How to avoid being bitten

Stay calm. Don’t give in to fear or anxiety, and get aggressive back at the dog. An aggressive dog feeds off the energy of aggression and tension, so if you’re calm, it can almost “confuse them” into calming down themselves.

Avoid direct eye. Stand slightly sideways (which also makes you a narrower target) and keep the dog in your peripheral vision.

Either leave the situation, or if you’re entering a space you need to be, wait for the dog to back down. Walk steadily forward, commanding your space, and maintain the energy that you are not afraid.

When the dog senses that you aren’t threatening, it will probably lose interest and the situation will de-escalate.

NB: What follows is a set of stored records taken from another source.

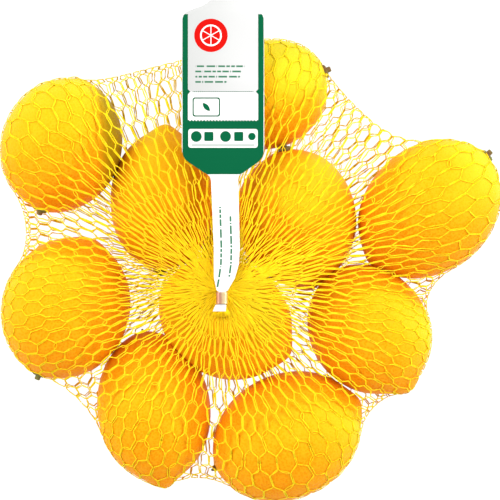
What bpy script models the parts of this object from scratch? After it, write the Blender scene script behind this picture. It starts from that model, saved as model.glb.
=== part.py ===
"""A knitted net bag of ten lemons, lying flat, closed at both ends by metal bands.

Metres, +Z up. The origin is on the floor, under the middle of the object. The tag's
free end points to +Y. Lemons and bag are one solid: the bag is the stretched skin
that runs from lemon to lemon and sinks between them, and each lemon stands proud of it.
"""

import math
from dataclasses import dataclass

import bmesh
import bpy
import numpy as np
from mathutils import Vector

# Overall rules of the pile
FLOOR_CUT = 0.0005

# Lemon shape, as shares of the half length and half width
LEMON_SIDES = 22
LEMON_ROWS = 14
NIPPLE_WIDTH = 0.25
STEM_SWELL = 0.02
STEM_SWELL_WIDTH = 0.30
CALYX_RADIUS = 0.0026
CALYX_LENGTH = 0.0045
CALYX_SIDES = 10
CALYX_RISE = 0.0014

# Stretched skin of the bag
SKIN_SUBDIVISIONS = 5
SKIN_DEPTH = (0.0045, 0.0045, 0.0070)
SKIN_FLOOR = 0.0009
SKIN_SINK = 0.12
SKIN_MIDDLE = 0.0280
SKIN_HALF_THICKNESS = 0.0040
SKIN_START = (0.135, 0.130, 0.045)
SKIN_START_HEIGHT = 0.030
SKIN_PASSES = 240
SKIN_GRIP = 0.02

# Bands: rounded rings of folded strip metal
BAND_LENGTH = 0.0056
BAND_WIDTH = 0.0058
BAND_WALL = 0.0006
BAND_CORNER_POINTS = 5
BAND_CORNER = 0.0019
UPPER_BAND_CENTRE = (-0.0134, -0.0230, 0.06235)
UPPER_BAND_HEIGHT = 0.0055
LOWER_BAND_CENTRE = (-0.0202, -0.0010, 0.0035)
LOWER_BAND_HEIGHT = 0.0048

# Tag: one strip of printed film, wide at its free end
TAG_THICKNESS = 0.0004
TAG_COLUMNS = 8
TAG_CURL = 0.0015
TAG_CURL_FROM_WIDTH = 0.030
TAG_LONGEST_ROW = 0.0055


@dataclass(frozen=True)
class Lemon:
    """One lemon: its middle seen from above, its sizes and where its tip points."""

    name: str
    x: float
    y: float
    lift: float
    length: float
    width: float
    turn: float
    tilt: float
    nipple: float

    @property
    def axis(self):
        turn, tilt = math.radians(self.turn), math.radians(self.tilt)
        flat = math.cos(tilt)
        return Vector((flat * math.cos(turn), flat * math.sin(turn), math.sin(tilt)))

    @property
    def centre(self):
        """The lowest point of a tilted ellipsoid decides how high its middle is."""
        tilt = math.radians(self.tilt)
        reach = math.hypot(
            self.width / 2 * math.cos(tilt), self.length / 2 * math.sin(tilt)
        )
        return Vector((self.x, self.y, reach + self.lift - FLOOR_CUT))


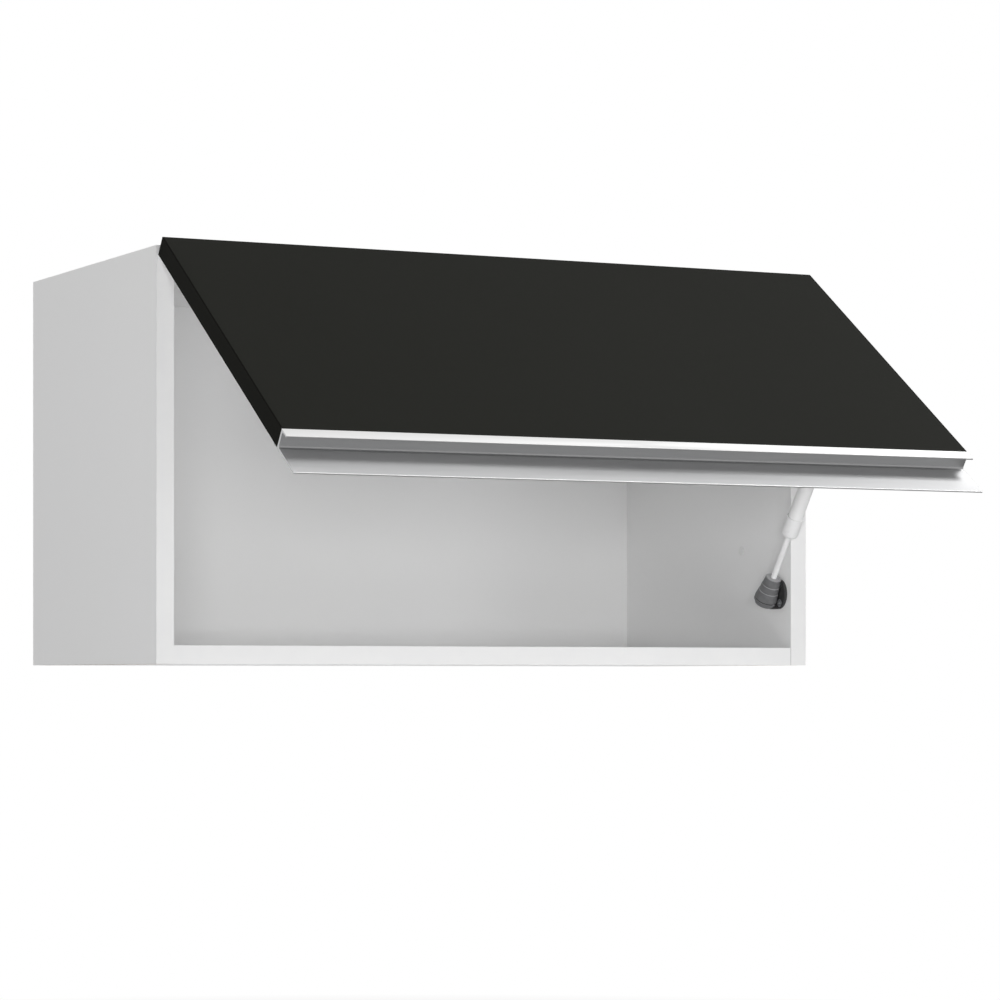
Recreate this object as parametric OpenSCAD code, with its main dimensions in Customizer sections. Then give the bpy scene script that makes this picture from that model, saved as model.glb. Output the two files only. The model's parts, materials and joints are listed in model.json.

What to do if you are attacked

The first line of defense is to let the dog attack something on you that isn’t you. If you’re near a bush, step behind it so the dog runs into that. Or if you’re wearing a jacket, pull your arm out of the sleeve, and move the sleeve towards the dog’s mouth. Let it keep biting the jacket while you take it off and slowly leave. This may be distracting enough for the dog to stay occupied while you get to safety.

If you don’t have something else for the dog to bite, the safest place you can be bitten is your shin or forearm. So as a last ditch effort, try and put those areas in the way of the dog first.

If you are bitten, don’t pull away or back up. This will make the injury worse. If you have both hands free, and can reach, grab the dog’s back legs and lift them off the ground. This should help the dog release its bite.